Faedah pensyariatan gadai sangatlah besar. Karena dengan gadai, seorang pemberi utang akan merasa tenang dan tidak khawatir hartanya akan lenyap begitu saja disebabkan peminjam tidak membayar utang.

Selain itu, pergadaian merupakan bentuk saling tolong menolong dalam kebaikan dan takwa jika memang dibutuhkan. Gadai juga merupakan solusi di dalam situasi krisis, dan mempererat rasa sosial dan interaksi sesama manusia.]
Memanfaatkan Barang Gadai?
Salah satu hal yang perlu diperhatikan adalah tidak diperbolehkannya bagi murtahin memanfaatkan barang yang digadaikan rahin. Hal ini berdasarkan ketentuan bahwa segala utang yang mendatangkan manfaat adalah riba.

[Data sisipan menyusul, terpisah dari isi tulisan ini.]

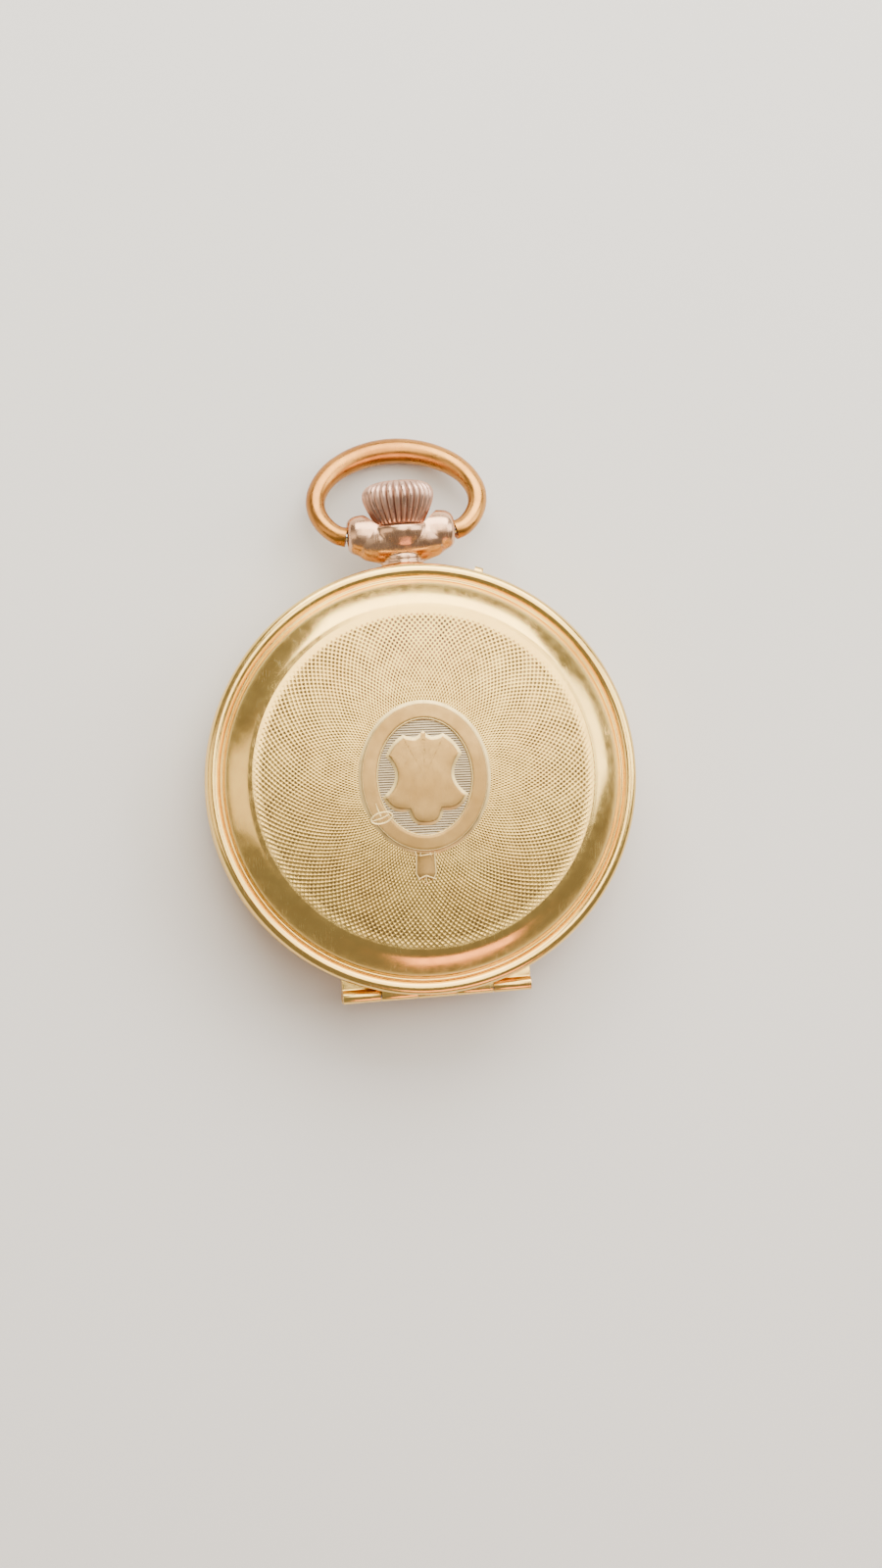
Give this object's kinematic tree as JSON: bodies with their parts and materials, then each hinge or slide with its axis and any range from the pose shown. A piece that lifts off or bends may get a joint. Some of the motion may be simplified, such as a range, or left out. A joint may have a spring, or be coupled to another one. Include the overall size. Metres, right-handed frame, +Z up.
{
  "type": "hunter pocket watch",
  "caption": "Gold hunter pocket watch with an engine-turned hinged front cover, garter cartouche, fluted crown and bow.",
  "frame": {"origin": "centre of the flat disc in the middle of the back cover, which the watch lies on", "axes": "+Z up through the front cover, +Y towards the pendant, crown and bow, +X to the right as the front is looked at"},
  "size_m": [0.05, 0.0661, 0.0146],
  "materials": {
    "case_band": "polished yellow gold",
    "bezel": "polished yellow gold",
    "crystal": "polished",
    "pendant": "worn rose gold",
    "front_hinge_pin": "polished steel",
    "back_hinge_pin": "polished steel",
    "fly_spring": "blued",
    "fly_spring_screw": "polished steel",
    "lock_spring_screw": "polished steel",
    "case_screw_a": "polished steel",
    "case_screw_b": "polished steel",
    "dial": "white enamel",
    "main_plate": "damaskeened nickel",
    "barrel_bridge": "damaskeened nickel",
    "train_bridge": "damaskeened nickel",
    "balance_cock": "damaskeened nickel",
    "pallet_cock": "damaskeened nickel",
    "barrel_bridge_screw": "blued",
    "train_bridge_screw": "blued",
    "balance_cock_screw": "blued",
    "cap_jewel": "polished ruby",
    "crown_wheel_screw": "polished steel",
    "click_screw": "blued",
    "click_spring": "blued",
    "hairspring": "blued",
    "front_cover": "polished yellow gold",
    "back_cover": "polished yellow gold",
    "cuvette": "polished yellow gold",
    "bow": "worn rose gold",
    "bow_pin_left": "polished steel",
    "bow_pin_right": "polished steel",
    "winding_pinion": "polished steel",
    "winding_stem": "polished steel",
    "crown": "worn rose gold",
    "clutch_wheel": "polished steel",
    "crown_wheel": "polished steel",
    "ratchet_wheel": "polished steel",
    "ratchet_screw": "polished steel",
    "barrel_arbor": "polished steel",
    "click": "polished steel",
    "center_wheel": "brushed",
    "cannon_pinion": "polished steel",
    "minute_hand": "blued",
    "mainspring_barrel": "brushed",
    "barrel_lid": "brushed",
    "mainspring": "blued",
    "third_wheel": "brushed",
    "fourth_wheel": "brushed",
    "seconds_hand": "blued",
    "escape_wheel": "polished steel",
    "pallet_fork": "polished steel",
    "balance_wheel": "brushed",
    "minute_wheel": "brushed",
    "hour_wheel": "brushed",
    "hour_hand": "blued",
    "setting_wheel": "polished steel",
    "setting_lever": "polished steel",
    "yoke": "polished steel",
    "lock_spring": "blued",
    "regulator": "polished steel"
  },
  "bodies": {
    "case": {"case_band": "case_band", "bezel": "bezel", "crystal": "crystal", "pendant": "pendant", "front_hinge_pin": "front_hinge_pin", "back_hinge_pin": "back_hinge_pin", "fly_spring": "fly_spring", "fly_spring_screw": "fly_spring_screw", "lock_spring_screw": "lock_spring_screw", "case_screw_a": "case_screw_a", "case_screw_b": "case_screw_b", "dial": "dial", "main_plate": "main_plate", "barrel_bridge": "barrel_bridge", "train_bridge": "train_bridge", "balance_cock": "balance_cock", "pallet_cock": "pallet_cock", "barrel_bridge_screw": "barrel_bridge_screw", "train_bridge_screw": "train_bridge_screw", "balance_cock_screw": "balance_cock_screw", "cap_jewel": "cap_jewel", "crown_wheel_screw": "crown_wheel_screw", "click_screw": "click_screw", "click_spring": "click_spring", "hairspring": "hairspring"},
    "front_cover": {"front_cover": "front_cover"},
    "back_cover": {"back_cover": "back_cover"},
    "cuvette": {"cuvette": "cuvette"},
    "bow": {"bow": "bow", "bow_pin_left": "bow_pin_left", "bow_pin_right": "bow_pin_right"},
    "winding_pinion": {"winding_pinion": "winding_pinion"},
    "winding_stem": {"winding_stem": "winding_stem"},
    "crown": {"crown": "crown"},
    "clutch_wheel": {"clutch_wheel": "clutch_wheel"},
    "crown_wheel": {"crown_wheel": "crown_wheel"},
    "ratchet": {"ratchet_wheel": "ratchet_wheel", "ratchet_screw": "ratchet_screw", "barrel_arbor": "barrel_arbor"},
    "click": {"click": "click"},
    "center_wheel": {"center_wheel": "center_wheel", "cannon_pinion": "cannon_pinion", "minute_hand": "minute_hand"},
    "barrel": {"mainspring_barrel": "mainspring_barrel", "barrel_lid": "barrel_lid", "mainspring": "mainspring"},
    "third_wheel": {"third_wheel": "third_wheel"},
    "fourth_wheel": {"fourth_wheel": "fourth_wheel", "seconds_hand": "seconds_hand"},
    "escape_wheel": {"escape_wheel": "escape_wheel"},
    "pallet_fork": {"pallet_fork": "pallet_fork"},
    "balance": {"balance_wheel": "balance_wheel"},
    "minute_wheel": {"minute_wheel": "minute_wheel"},
    "hour_wheel": {"hour_wheel": "hour_wheel", "hour_hand": "hour_hand"},
    "setting_wheel": {"setting_wheel": "setting_wheel"},
    "setting_lever": {"setting_lever": "setting_lever"},
    "yoke": {"yoke": "yoke"},
    "lock_spring": {"lock_spring": "lock_spring"},
    "regulator": {"regulator": "regulator"}
  },
  "joints": [
    {"name": "front_cover_hinge", "type": "hinge", "parent": "case", "child": "front_cover", "pos_m": [0, -0.0246, 0.0086], "axis": [1, 0, 0], "range_deg": [0, 100]},
    {"name": "back_cover_hinge", "type": "hinge", "parent": "case", "child": "back_cover", "pos_m": [0, -0.0246, 0.006], "axis": [-1, 0, 0], "range_deg": [0, 100]},
    {"name": "cuvette_hinge", "type": "hinge", "parent": "case", "child": "cuvette", "pos_m": [0, -0.0246, 0.006], "axis": [-1, 0, 0], "range_deg": [0, 90]},
    {"name": "bow_hinge", "type": "hinge", "parent": "case", "child": "bow", "pos_m": [0, 0.0289, 0.0073], "axis": [1, 0, 0], "range_deg": [-105.73, 164.27]},
    {"name": "crown_turn", "type": "hinge", "parent": "case", "child": "winding_pinion", "pos_m": [0, 0.0183, 0.0073], "axis": [0, 1, 0], "continuous": true},
    {"name": "stem_pull", "type": "slide", "parent": "winding_pinion", "child": "winding_stem", "axis": [0, 1, 0], "range_m": [0, 0.001]},
    {"name": "crown_press", "type": "slide", "parent": "winding_stem", "child": "crown", "axis": [0, 1, 0], "range_m": [-0.0006, 0], "stiffness_N_per_m": 20},
    {"name": "clutch_slide", "type": "slide", "parent": "winding_pinion", "child": "clutch_wheel", "axis": [0, 1, 0], "range_m": [-0.0006, 0]},
    {"name": "setting_lever_turn", "type": "hinge", "parent": "case", "child": "setting_lever", "pos_m": [0.0036, 0.01855, 0.0078], "axis": [0, 0, -1], "range_deg": [0, 16]},
    {"name": "yoke_turn", "type": "hinge", "parent": "case", "child": "yoke", "pos_m": [0.0052, 0.0165, 0.0078], "axis": [0, 0, 1], "range_deg": [0, 8.1]},
    {"name": "crown_wheel_turn", "type": "hinge", "parent": "case", "child": "crown_wheel", "pos_m": [0, 0.0151, 0.00265], "axis": [0, 0, 1], "continuous": true},
    {"name": "ratchet_turn", "type": "hinge", "parent": "case", "child": "ratchet", "pos_m": [-0.0057, 0.0055, 0.00265], "axis": [0, 0, 1], "continuous": true},
    {"name": "center_turn", "type": "hinge", "parent": "case", "child": "center_wheel", "pos_m": [0, 0, 0.004], "axis": [0, 0, -1], "continuous": true},
    {"name": "barrel_turn", "type": "hinge", "parent": "case", "child": "barrel", "pos_m": [-0.0057, 0.0055, 0.004], "axis": [0, 0, -1], "continuous": true},
    {"name": "third_turn", "type": "hinge", "parent": "case", "child": "third_wheel", "pos_m": [0.00578, -0.0025, 0.004], "axis": [0, 0, -1], "continuous": true},
    {"name": "fourth_turn", "type": "hinge", "parent": "case", "child": "fourth_wheel", "pos_m": [0.0108, 0, 0.004], "axis": [0, 0, -1], "continuous": true},
    {"name": "escape_turn", "type": "hinge", "parent": "case", "child": "escape_wheel", "pos_m": [0.01249, -0.00465, 0.004], "axis": [0, 0, -1], "continuous": true},
    {"name": "minute_wheel_turn", "type": "hinge", "parent": "case", "child": "minute_wheel", "pos_m": [0, 0.0036, 0.0078], "axis": [0, 0, -1], "continuous": true},
    {"name": "hour_turn", "type": "hinge", "parent": "case", "child": "hour_wheel", "pos_m": [0, 0, 0.0078], "axis": [0, 0, -1], "continuous": true},
    {"name": "setting_wheel_turn", "type": "hinge", "parent": "case", "child": "setting_wheel", "pos_m": [0, 0.00828, 0.0078], "axis": [0, 0, -1], "continuous": true},
    {"name": "pallet_fork_swing", "type": "hinge", "parent": "case", "child": "pallet_fork", "pos_m": [0.01093, -0.008, 0.00625], "axis": [0, 0, -1], "range_deg": [-5, 5]},
    {"name": "balance_swing", "type": "hinge", "parent": "case", "child": "balance", "pos_m": [0.00771, -0.0107, 0.004], "axis": [0, 0, -1], "range_deg": [-270, 270], "stiffness_Nm_per_rad": 0.000003},
    {"name": "click_turn", "type": "hinge", "parent": "case", "child": "click", "pos_m": [-0.0146, 0.0029, 0.00265], "axis": [0, 0, -1], "range_deg": [0, 12]},
    {"name": "lock_spring_flex", "type": "hinge", "parent": "case", "child": "lock_spring", "pos_m": [0.01693, 0.01421, 0.0073], "axis": [0, 0, 1], "range_deg": [0, 0.8], "stiffness_Nm_per_rad": 0.02},
    {"name": "regulator_turn", "type": "hinge", "parent": "case", "child": "regulator", "pos_m": [0.00771, -0.0107, 0.003], "axis": [0, 0, 1], "range_deg": [-10, 10]}
  ],
  "couplings": [
    {"joint": "cuvette_hinge", "follows": "back_cover_hinge", "ratio": 0.9},
    {"joint": "crown_wheel_turn", "follows": "crown_turn", "ratio": 0.38889},
    {"joint": "ratchet_turn", "follows": "crown_turn", "ratio": -0.20588},
    {"joint": "clutch_slide", "follows": "stem_pull", "ratio": -0.6},
    {"joint": "setting_lever_turn", "follows": "stem_pull", "rad_per_m": 277.78},
    {"joint": "yoke_turn", "follows": "stem_pull", "rad_per_m": 139.53},
    {"joint": "barrel_turn", "follows": "center_turn", "ratio": -0.14286},
    {"joint": "third_turn", "follows": "center_turn", "ratio": -8},
    {"joint": "fourth_turn", "follows": "center_turn", "ratio": 60},
    {"joint": "escape_turn", "follows": "center_turn", "ratio": -600},
    {"joint": "minute_wheel_turn", "follows": "center_turn", "ratio": -0.33333},
    {"joint": "hour_turn", "follows": "center_turn", "ratio": 0.083333},
    {"joint": "setting_wheel_turn", "follows": "center_turn", "ratio": 0.45455}
  ]
}
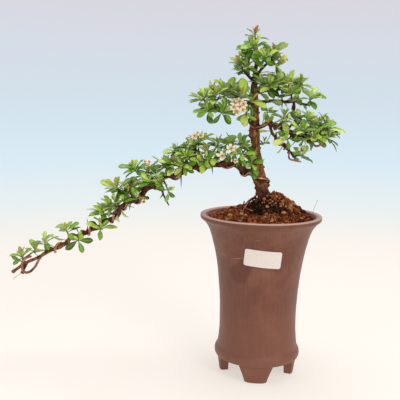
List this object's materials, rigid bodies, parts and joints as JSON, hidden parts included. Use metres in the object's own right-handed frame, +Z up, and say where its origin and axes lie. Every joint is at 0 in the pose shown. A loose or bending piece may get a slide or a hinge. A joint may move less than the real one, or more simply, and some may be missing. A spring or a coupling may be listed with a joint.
{
  "type": "pyracantha bonsai",
  "caption": "Semi-cascade pyracantha bonsai with a long wired branch trailing to one side, glossy leaf rosettes and small cream flowers, in a tall round unglazed clay pot on feet.",
  "frame": {"origin": "on the floor plane under the middle of the whole outline; the pot's axis stands 105 mm towards +X from it", "axes": "+Z up, -Y the side that the plant is looked at from, -X the way the long branch trails"},
  "size_m": [0.3792, 0.1388, 0.3971],
  "materials": {
    "clay": "unglazed fired clay, matte",
    "soil": "loose baked-clay granules",
    "bark": "rough living bark",
    "leaf": "glossy living leaf",
    "petal": "soft petals",
    "dried_fruit": "dried berry",
    "wire": "copper-coloured anodised shaping wire",
    "label_paper": "blank sticker",
    "mesh_plastic": "drainage mesh"
  },
  "bodies": {
    "root": {"drain_mesh": "mesh_plastic", "dried_berry": "dried_fruit", "flowers_far_twig": "petal", "flowers_long_twig": "petal", "flowers_near_trunk": "petal", "flowers_upper_left": "petal", "label": "label_paper", "leaves_crown_a": "leaf", "leaves_crown_b": "leaf", "leaves_crown_c": "leaf", "leaves_crown_d": "leaf", "leaves_crown_e": "leaf", "leaves_low_a": "leaf", "leaves_low_b": "leaf", "leaves_low_c": "leaf", "leaves_low_d": "leaf", "leaves_low_e": "leaf", "leaves_low_f": "leaf", "leaves_mid_a": "leaf", "leaves_mid_b": "leaf", "leaves_mid_c": "leaf", "leaves_mid_d": "leaf", "leaves_mid_e": "leaf", "leaves_mid_f": "leaf", "leaves_mid_g": "leaf", "leaves_mid_h": "leaf", "leaves_mid_i": "leaf", "leaves_mid_j": "leaf", "leaves_near_a": "leaf", "leaves_near_b": "leaf", "leaves_near_c": "leaf", "leaves_near_d": "leaf", "leaves_near_e": "leaf", "leaves_right_a": "leaf", "leaves_right_b": "leaf", "leaves_right_c": "leaf", "leaves_right_d": "leaf", "leaves_right_e": "leaf", "leaves_right_f": "leaf", "leaves_right_g": "leaf", "leaves_right_h": "leaf", "leaves_right_i": "leaf", "leaves_right_j": "leaf", "leaves_right_k": "leaf", "leaves_right_l": "leaf", "leaves_tip": "leaf", "leaves_top_left_a": "leaf", "leaves_top_left_b": "leaf", "leaves_top_left_c": "leaf", "leaves_top_left_d": "leaf", "leaves_top_left_e": "leaf", "leaves_top_left_f": "leaf", "leaves_trunk_shoot": "leaf", "pot": "clay", "soil": "soil", "tree": "bark", "wire_hang": "wire", "wire_long": "wire", "wire_low": "wire"}
  },
  "joints": []
}
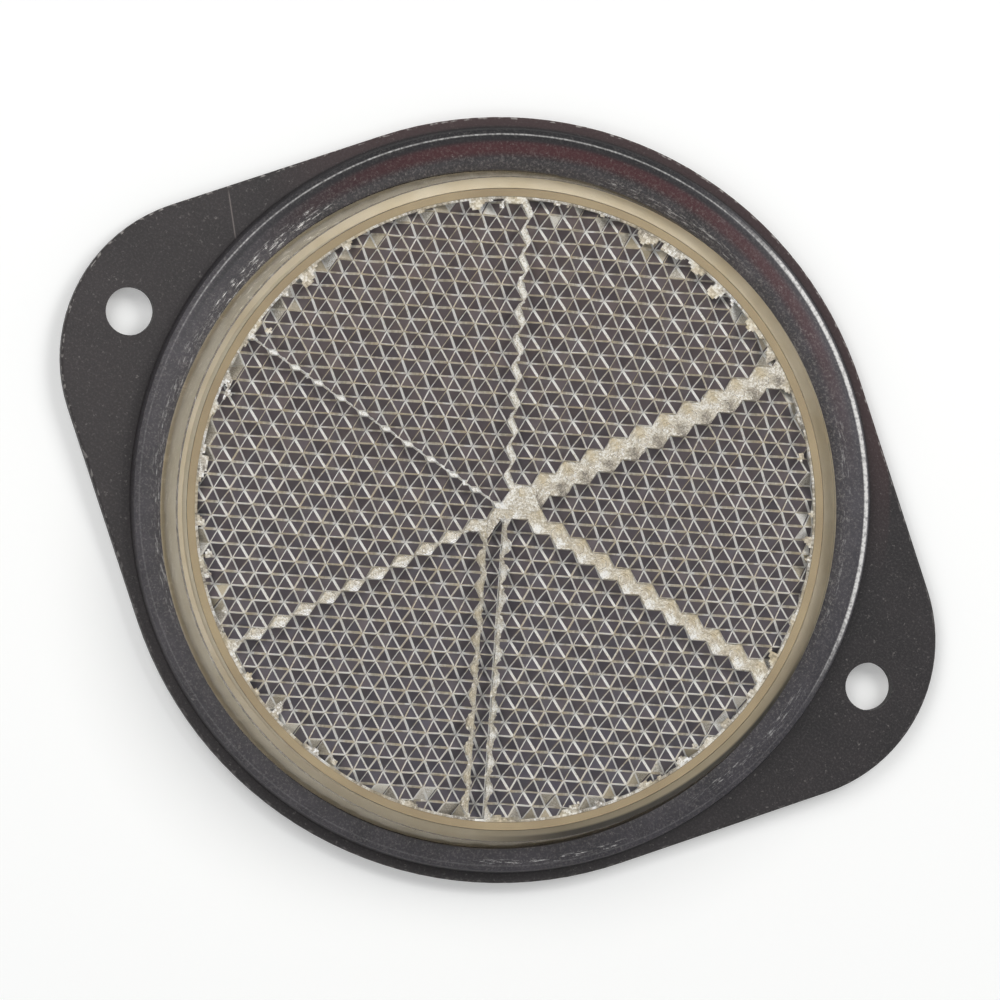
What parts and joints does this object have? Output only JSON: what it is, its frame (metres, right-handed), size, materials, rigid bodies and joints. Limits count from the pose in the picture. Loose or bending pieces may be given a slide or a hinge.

Karena pada hakikatnya barang tersebut statusnya masih milik rahin. Sedangkan murtahin hanya berhak untuk menahan barang tersebut, bukan malah memanfaatkannya. Baik dengan izin dari rahin ataupun tanpa seizinnya.

Lain halnya jika barang gadai tersebut berupa hewan tunggangan dan ternak, maka boleh bagi murtahin menunggangi maupun memerah susunya jika memang murtahin tersebut memberi makan hewan-hewan tersebut. Rasulullah shallallahu ‘alaihi wasallam berbicara dalam hal ini,

الظَّهْرُ يُرْكَبُ إِذَا كَانَ مَرْهُونًا وَلَبَنُ الدَّرِّ يُشْرَبُ إِذَا كَانَ مَرْهُونًا وَعَلَى الَّذِي يَرْكَبُ وَيَشْرَبُ نَفَقَتُهُ
Punggung hewan tunggangan yang digadaikan boleh dinaiki. Begitu pula susu hewan ternak yang digadaikan boleh diminum. Akan tetapi wajib bagi yang menunggangi dan meminum susunya untuk memberi hewan-hewan tersebut makanan.

Semoga artikel sederhana ini bisa menambah wawasan kita seputar pergadaian sehingga kita tidak terjatuh di dalam kesalahan semisal memanfaatkan barang gadai yang hakikatnya bukan milik si peminjam atau menggunakan barang haram untuk digadaikan.